Stevie isn’t sure what to do with Dorothy (hence the name of the playfully titled novel) whom the backcover blurb perfectly describes as a “foul-mouthed, straight-talking, wise-cracking [seventy-nine-year-old], and while she wants to chuck her out on the street without ceremony or interrogation, Amber is more inclined to find out why someone would stick around in a home they no longer owned.
Dorothy is tightlipped on that front but one thing that emerges quite quickly is what a force of nature and a delight Dorothy is; though she is clearly scarred and haunted by some past trauma, she is also ferociously unafraid of life and difficult people, and much of the inestimable charm of Friends of Dorothy is letting yourself enjoy the unalloyed ballsy joy of the titular character.
She may enrage Stevie and bemuse Amber and she may have a ton of very reasonable questions to answer, but she is a delight on a thousand different fronts, and like Amber and Stevie, who eventually come to see her as family, you will embrace her as part of your heart too.
(courtesy Curtis Brown)
Friends of Dorothy is a novel, if you haven’t twigged already, about the treasure that is found family.
Whether you have a wonderful birth family or one that should be flushed down the toilet of life with nary a second thought, this is a novel that celebrates the endless joys of finding your people and having them find you, no matter how unusual the circumstances, and how the meeting of disparate souls can change everything for the better.
Now, you may have, like this reviewer, have read a ton of these novels; bookshop shelves are crowded with the genre and understandably so since they reassure you that it is possible to find the depth of connection and love we all need to avoid feeling marooned and lost in life.
But there’s something about Friends of Dorothy that suggests Toksvig knows a thing or two about what it is to find your life and have your life changed; it’s likely the same sensibility that many LGBTQIA+ people, many, if not all of whom, have found themselves on the emotional outer and in a need of tribe to call their own which will give a damn about them when so many others don’t.
There’s a real warmth and loveliness to the novel, and while there’s also a great deal of honesty about how brutal and hard life can be, ultimately what prevails is how connection saves us when nothing else will.
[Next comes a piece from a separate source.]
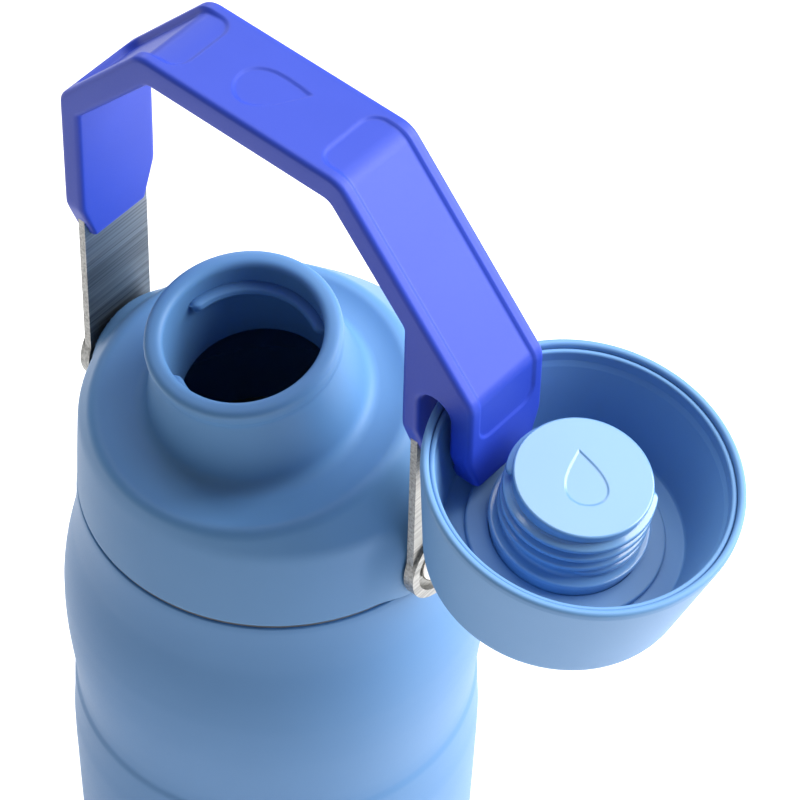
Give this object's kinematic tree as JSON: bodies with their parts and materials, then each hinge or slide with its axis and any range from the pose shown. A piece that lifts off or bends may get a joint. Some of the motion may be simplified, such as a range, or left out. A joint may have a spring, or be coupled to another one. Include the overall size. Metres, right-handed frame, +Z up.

Dorothy reached out and took her hand. Stevie clung on and finally allowed the tears to come. Despite her own pain Dorothy managed to get herself out of the chair and onto the bed. Then she reached for Stevie and gently pulled her into her arms. In the dark Stevie cried and Dorothy rocked her as she soothed the monsters away.
The family that coalesces around Dorothy, Stevie and Amber, quite unwillingly at first but then with speed and a fervent enthusiasm, is the kind we all need – it’s inclusive, supportive, forgives mistakes and elevates acts of great kindness and love, and it changes the circumstances of our lives, even those parts that we might not recognise need some care and attention.
It’s an unalloyed joy reading as Dorothy, through sheer force of will and a need to meddle when it turns out she’s exactly needed – her friend, and Jack’s grandmother, Birdie, affectionately accuses Dorothy of interfering but that doesn’t dissuade her friend from always riding in where angels fear to tread – changes a whole host of lives and how these people, in turn, end up rallying together to help change hers.
That’s what family does, right, and that’s what Friends of Dorothy celebrates in ways big and small, nuanced and boldly epic, humorously and with appropriate seriousness, and with a writing style that deftly steps from sparkling humour to sober seriousness and back again without once putting a foot wrong.
Friends of Dorothy is all the joys and happiness and warm hugs in the world, and even though it acknowledges how cold the winds may blow and how dark things may get at times, it never once loses its faith in the power of found, or as Toksvig rather winningly puts it, “logical” family, and how the connectedness it brings can change things powerfully, truly and in ways that makes everything good in ways we never could have imagined.